→ DATA SHOWN

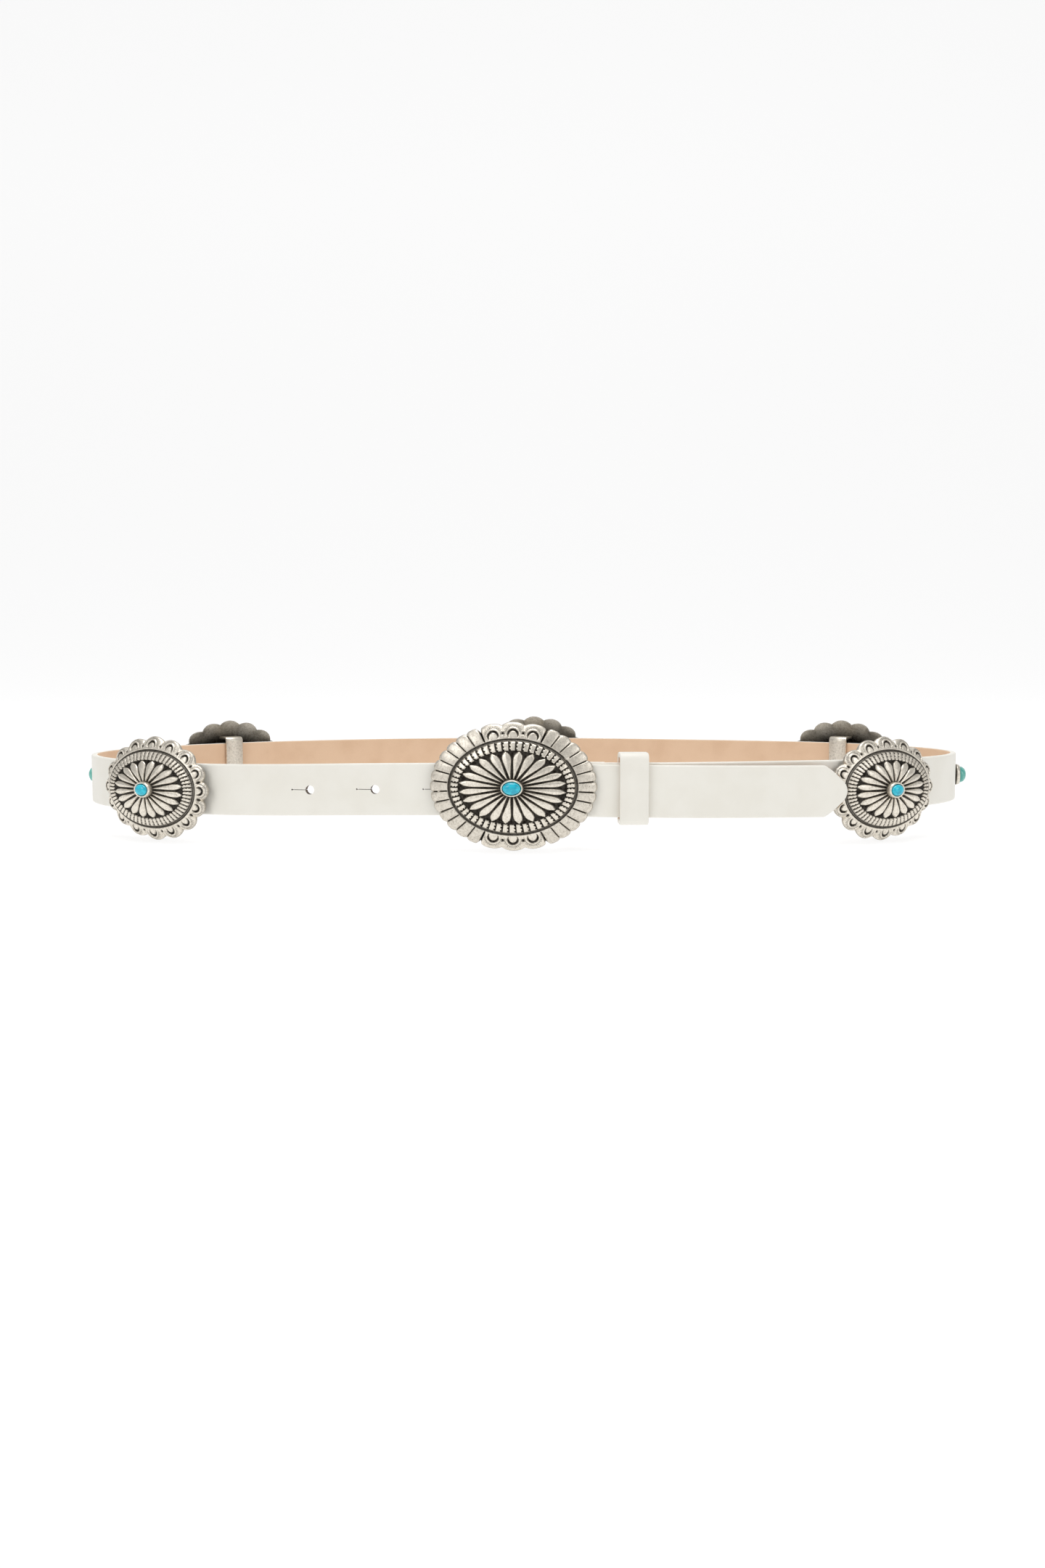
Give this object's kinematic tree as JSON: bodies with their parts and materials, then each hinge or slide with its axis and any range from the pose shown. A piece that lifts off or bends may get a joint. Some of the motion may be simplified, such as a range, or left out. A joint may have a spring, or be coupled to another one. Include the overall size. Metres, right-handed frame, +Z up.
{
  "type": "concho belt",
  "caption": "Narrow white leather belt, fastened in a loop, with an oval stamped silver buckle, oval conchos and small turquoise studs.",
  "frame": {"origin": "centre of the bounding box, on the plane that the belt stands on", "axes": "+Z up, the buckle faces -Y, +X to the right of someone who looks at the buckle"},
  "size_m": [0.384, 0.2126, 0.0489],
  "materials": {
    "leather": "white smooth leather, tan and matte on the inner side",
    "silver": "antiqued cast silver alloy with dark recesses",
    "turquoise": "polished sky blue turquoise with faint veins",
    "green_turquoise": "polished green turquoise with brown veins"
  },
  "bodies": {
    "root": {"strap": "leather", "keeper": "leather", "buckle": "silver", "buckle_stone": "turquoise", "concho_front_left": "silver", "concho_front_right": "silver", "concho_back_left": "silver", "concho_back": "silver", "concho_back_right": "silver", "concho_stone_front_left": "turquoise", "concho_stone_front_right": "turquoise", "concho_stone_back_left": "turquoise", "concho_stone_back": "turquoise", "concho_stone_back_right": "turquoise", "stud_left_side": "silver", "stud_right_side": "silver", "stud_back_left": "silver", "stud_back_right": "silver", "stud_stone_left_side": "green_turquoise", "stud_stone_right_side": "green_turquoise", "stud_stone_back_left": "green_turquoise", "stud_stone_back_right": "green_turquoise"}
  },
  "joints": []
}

→ WHAT NEEDS TO BE DONE
Tally up the lines in the preceding listing that contain the string "materials". Respond with the number and nothing else.

→ RESPONSE TO THE TASK
2